◆ Recorded data:
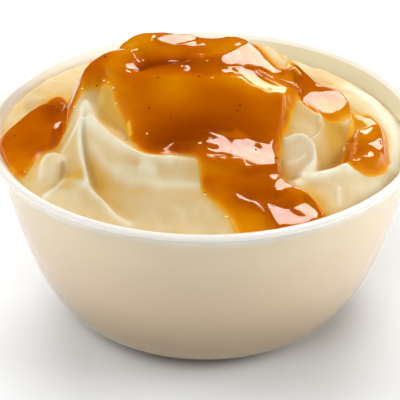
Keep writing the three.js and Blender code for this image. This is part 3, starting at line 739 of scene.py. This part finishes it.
def move_to(bm, x, y, z):
    """Puts the vertices at places given in millimetres."""
    for vertex, place in zip(bm.verts, np.column_stack([x, y, z]) * MM):
        vertex.co = place


def vertices_in(made):
    """The vertices among what a bmesh operator made."""
    return [part for part in made["geom"] if isinstance(part, bmesh.types.BMVert)]


def set_values(bm, name, values):
    """Gives every vertex a value that the material reads."""
    layer = bm.verts.layers.float.new(name)
    for vertex, value in zip(bm.verts, values):
        vertex[layer] = value


def finish_piece(bm, name, material, nodes=()):
    """Turns the bmesh into a smooth-shaded object that rides on the dish."""
    mesh = bpy.data.meshes.new(name)
    bm.to_mesh(mesh)
    bm.free()
    mesh.polygons.foreach_set("use_smooth", [True] * len(mesh.polygons))
    mesh.materials.append(material)
    piece = bpy.data.objects.new(name, mesh)
    bpy.context.scene.collection.objects.link(piece)
    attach(piece, "root")
    if nodes:
        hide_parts(*nodes)
    return piece


class Finish:
    """A material built round one Principled shader."""

    def __init__(self, name, **sockets):
        self.material = bpy.data.materials.new(name)
        self.material.use_nodes = True
        self.tree = self.material.node_tree
        self.shader = self.tree.nodes["Principled BSDF"]
        for key, value in sockets.items():
            self.shader.inputs[key.replace("_", " ")].default_value = value

    def node(self, kind, inputs=(), **settings):
        """A new node with its settings, and its inputs linked or set."""
        node = self.tree.nodes.new(kind)
        for key, value in settings.items():
            setattr(node, key, value)
        for key, value in dict(inputs).items():
            if isinstance(value, bpy.types.NodeSocket):
                self.tree.links.new(value, node.inputs[key])
            else:
                node.inputs[key].default_value = value
        return node

    def place(self):
        return self.node("ShaderNodeTexCoord").outputs["Object"]

    def attribute(self, name):
        return self.node("ShaderNodeAttribute", attribute_name=name).outputs["Fac"]

    def math(self, operation, *values):
        return self.node("ShaderNodeMath", dict(enumerate(values)), operation=operation).outputs[0]

    def noise(self, scale, detail=3.0):
        """Noise fixed to the piece, from 0 to 1."""
        values = {"Vector": self.place(), "Scale": scale, "Detail": detail, "Roughness": 0.5}
        return self.node("ShaderNodeTexNoise", values).outputs["Fac"]

    def unevened(self, value, noise, amount):
        """A value with noise added, up or down by half the amount."""
        return self.math("ADD", value, self.math("MULTIPLY_ADD", noise, amount, -amount / 2))

    def ramp(self, factor, stops):
        """Colours that follow a factor, from (place, colour) stops."""
        node = self.node("ShaderNodeValToRGB", {"Fac": factor})
        ramp = node.color_ramp
        while len(ramp.elements) < len(stops):
            ramp.elements.new(0.5)
        for element, (place, colour) in zip(ramp.elements, stops):
            element.position = place
            element.color = (*colour, 1)
        return node.outputs["Color"]

    def plug(self, output, socket):
        self.tree.links.new(output, self.shader.inputs[socket])

    def bump(self, height, strength, distance):
        values = {"Height": height, "Strength": strength, "Distance": distance}
        self.plug(self.node("ShaderNodeBump", values).outputs["Normal"], "Normal")


# -------- finishes


def glaze_painted_shading_finish(body, foot, lip, inside):
    """Glaze warm and darker at the foot as painted shade, pale under and on the lip as painted light,
    cream inside.
    """
    finish = Finish("glazed_ceramic", Roughness=0.16, IOR=1.5, Coat_Weight=0.3, Coat_Roughness=0.05)
    height = finish.node("ShaderNodeSeparateXYZ", {"Vector": finish.place()}).outputs["Z"]
    level = finish.unevened(height, finish.noise(35), amount=0.006)
    share = finish.math("DIVIDE", level, PAINTED_SHADING_HEIGHT * MM)
    band = [a + PAINTED_LIGHT_BAND_SHARE * (b - a) for a, b in zip(body, PAINTED_LIGHT_BAND_COLOUR)]
    stops = [(0.0, foot), (0.2, foot), (0.5, body), (0.88, band), (0.95, lip)]
    colours = finish.node("ShaderNodeMix", data_type="RGBA")
    factor, _, _, _, _, _, first, second = colours.inputs[:8]
    finish.tree.links.new(finish.attribute("within"), factor)
    finish.tree.links.new(finish.ramp(share, stops), first)
    second.default_value = (*inside, 1)
    finish.plug(colours.outputs[2], "Base Color")
    finish.bump(finish.noise(160, 2), strength=0.05, distance=0.0004)
    return finish.material


def mash_painted_shading_finish(crest, cream, hollow_shade, moistness):
    """Mash with painted shading: pale on the crests, a deeper yellow in the hollows and beside the gravy.
    """
    finish = Finish(
        "mash",
        Roughness=0.5 - 0.2 * moistness,
        IOR=1.4,
        Subsurface_Weight=0.2,
        Subsurface_Radius=(1.0, 0.5, 0.2),
        Subsurface_Scale=0.0009,
    )
    share = finish.unevened(finish.attribute("tone"), finish.noise(110, 4), amount=0.14)
    finish.plug(finish.ramp(share, [(0.0, crest), (0.5, cream), (1.0, hollow_shade)]), "Base Color")
    finish.bump(finish.noise(700, 3), strength=0.12, distance=0.0004)
    return finish.material


def gravy_finish(film, gravy, deep):
    """Gravy that goes from golden where it is a film to brown in the pools, and dull at its edge."""
    finish = Finish(
        "gravy",
        IOR=1.45,
        Coat_Roughness=0.04,
        Subsurface_Weight=0.15,
        Subsurface_Radius=(1.0, 0.4, 0.1),
        Subsurface_Scale=0.002,
    )
    share = finish.unevened(finish.attribute("tone"), finish.noise(90, 2), amount=0.3)
    golden = [np.sqrt(a * b) for a, b in zip(film, gravy)]
    brown = [np.sqrt(a * b) for a, b in zip(gravy, deep)]
    stops = [(0.0, film), (0.25, golden), (0.5, gravy), (0.75, brown), (1.0, deep)]
    finish.plug(finish.ramp(share, stops), "Base Color")
    gloss = finish.attribute("gloss")
    for socket, dull, glossy in (("Roughness", 0.5, 0.08), ("Coat Weight", 0, 0.7)):
        finish.plug(finish.math("MULTIPLY_ADD", gloss, glossy - dull, dull), socket)
    return finish.material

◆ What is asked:
Starting at the first line of the data above, please restate word for word every line up to and including the one that holds "vertex[layer] = value", and add nothing else.

◆ Output for this exercise:
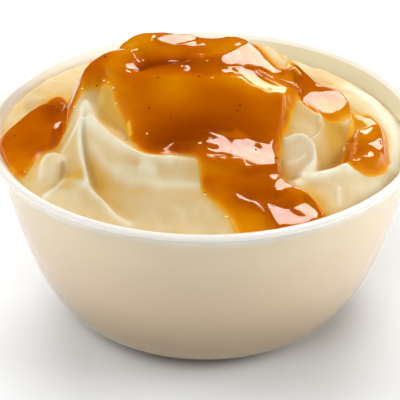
Keep writing the three.js and Blender code for this image. This is part 3, starting at line 739 of scene.py. This part finishes it.
def move_to(bm, x, y, z):
    """Puts the vertices at places given in millimetres."""
    for vertex, place in zip(bm.verts, np.column_stack([x, y, z]) * MM):
        vertex.co = place


def vertices_in(made):
    """The vertices among what a bmesh operator made."""
    return [part for part in made["geom"] if isinstance(part, bmesh.types.BMVert)]


def set_values(bm, name, values):
    """Gives every vertex a value that the material reads."""
    layer = bm.verts.layers.float.new(name)
    for vertex, value in zip(bm.verts, values):
        vertex[layer] = value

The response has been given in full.